Cet article a 3 commentaires

  1. J.J.

    « Les électrices et les électeurs de ces zones ont en effet encore une fois témoigné de leur mépris pour les « politiques » » : avec…. 16% de participation… CE QUI REPRÉSENTE LA PARTICIPATION DE LA DROITE RÉACTIONNAIRE (c’et une redondance)…
    Autrement dit, une minorité qui pourrait aisément être battue à plate couture, si les fameux gilets, qui se disent citoyens, faisaient vraiment leur devoir civique.
    Mais je rêve.

  2. faconjf

    Bonjour,
    L’inénarrable Manuel Vals a twitté « Ce matin j’ ai voté à Evry pour accomplir mon devoir de citoyen. Je salue le formidable score de mon ami ⁦@fchouat⁩ avec 30% des voix . Son véritable ancrage et sa capacité de rassemblement lui permettront de vaincre dimanche prochain le populisme et les discours de haine.  »
    Plus hors sol que ça je demande à voir ! 3789 voix sur 72 227 inscrits soit un chouilla plus que 5% formidable ancrage et capacité de rassemblement hors norme un score à la Cubaine … inversé.
    Ce matin Pascal Canfin à la radio a débité une diatribe ( c’est le mot qui convient) Macron-patible dénuée de bon sens.
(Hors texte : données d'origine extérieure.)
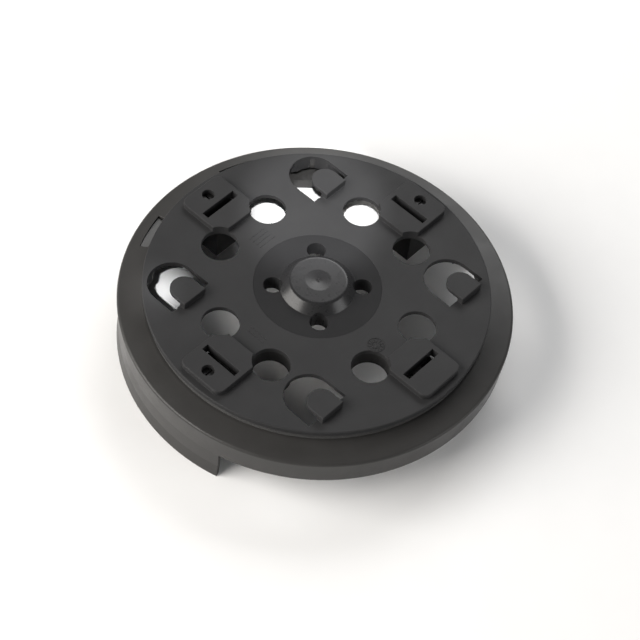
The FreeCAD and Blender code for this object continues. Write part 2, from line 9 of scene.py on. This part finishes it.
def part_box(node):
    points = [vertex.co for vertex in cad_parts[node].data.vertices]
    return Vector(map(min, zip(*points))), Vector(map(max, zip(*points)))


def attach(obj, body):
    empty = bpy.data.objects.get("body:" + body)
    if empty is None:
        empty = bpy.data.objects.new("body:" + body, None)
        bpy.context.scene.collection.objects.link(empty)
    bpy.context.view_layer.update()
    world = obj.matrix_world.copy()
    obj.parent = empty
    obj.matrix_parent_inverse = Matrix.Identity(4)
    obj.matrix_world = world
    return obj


# A round moulded-plastic sanding-head hood, standing open side down on a pale floor.
# Metres. +Z is up and +Y points to the tall side of the skirt.

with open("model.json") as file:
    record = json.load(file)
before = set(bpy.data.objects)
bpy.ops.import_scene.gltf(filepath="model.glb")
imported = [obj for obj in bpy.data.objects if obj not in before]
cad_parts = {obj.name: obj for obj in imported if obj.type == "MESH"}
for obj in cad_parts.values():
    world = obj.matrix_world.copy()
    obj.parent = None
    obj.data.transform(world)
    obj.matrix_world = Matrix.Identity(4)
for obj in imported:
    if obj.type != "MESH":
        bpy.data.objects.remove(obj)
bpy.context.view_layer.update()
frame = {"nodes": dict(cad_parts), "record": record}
MM = 0.001

# ---------------------------------------------------------------- places read from the frame

PLATE_LOW, PLATE_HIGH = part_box("carrier_plate")
HUB_LOW, HUB_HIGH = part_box("hub_flange")
RING_LOW, RING_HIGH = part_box("shroud_ring")
TONGUE_RISE = 4.5 * MM        # the tongues are the plate's highest points
PLATE_TOP = PLATE_HIGH[2] - TONGUE_RISE
DOME_TOP = HUB_HIGH[2]
DIMPLE_DEPTH = 0.7 * MM
DOME_FOOT_R = 22 * MM

# ---------------------------------------------------------------- camera, solved from the plate's circles

VIEW_HEADING = 36.88      # degrees from +X to the camera's horizontal line of sight
VIEW_ELEVATION = 53.475   # degrees that this line slopes down
VIEW_ROLL = 7.754
VIEW_DISTANCE = 1.13054   # from the middle of the plate's top
VIEW_RIGHT = 0.00128      # the aim point's offset along the camera's right and up
VIEW_UP = -0.01957
LENS = 111.38             # millimetres, as is the sensor's width
SENSOR_WIDTH = 36


def make_camera():
    heading = math.radians(VIEW_HEADING)
    tilt = math.radians(VIEW_ELEVATION)
    roll = math.radians(VIEW_ROLL)
    ahead = Vector((math.cos(heading) * math.cos(tilt), math.sin(heading) * math.cos(tilt), -math.sin(tilt)))
    level = Vector((math.sin(heading), -math.cos(heading), 0))
    upright = level.cross(ahead)
    right = level * math.cos(roll) + upright * math.sin(roll)
    up = upright * math.cos(roll) - level * math.sin(roll)
    place = -ahead * VIEW_DISTANCE + right * VIEW_RIGHT + up * VIEW_UP + Vector((0, 0, PLATE_TOP))
    data = bpy.data.cameras.new("camera")
    data.lens = LENS
    data.sensor_width = SENSOR_WIDTH
    data.clip_start = 0.01
    made = bpy.data.objects.new("camera", data)
    turn = Matrix((right, up, -ahead)).transposed().to_4x4()
    made.matrix_world = Matrix.Translation(place) @ turn
    bpy.context.scene.collection.objects.link(made)
    bpy.context.scene.camera = made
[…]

Ce président du WWF a tressé des couronnes à son ami le marchand de shampoing ex-présumé ministre Nicolas Le bulot. Canfin déblatérant sur les gilets jaunes était pathétique, empilant les contrevérités, additionnant les choux et les radis au sujet de l’énergie, défendant bec et ongles le méprisant de la ripoublique, se ridiculisant au sujet des véhicules électriques… Pfffff! j’ai eu honte pour lui.
    La désintégration de la vieille société vermoulue est En Marche. Elle n’en fini pas de monter sur ses estrades des experts en peau de lapin qui ne se rendent même plus compte de leur niveau de ridicule. Et à contrario elle éjecte les personnes compétentes (comme le général De Villiers) qui font passer avec courage un message que l’oligarchie ne veut pas entendre.
    Il faut se rendre à l’évidence, l’étiquette ni gauche ni droite du méprisant n’est qu’une ultime tentative de rafistolage, tôt ou tard tout cela va imploser en plein vol et nous serons les victimes.
    Salutations républicaines

  3. Bernadette

    C’est tout simplement le front populaire.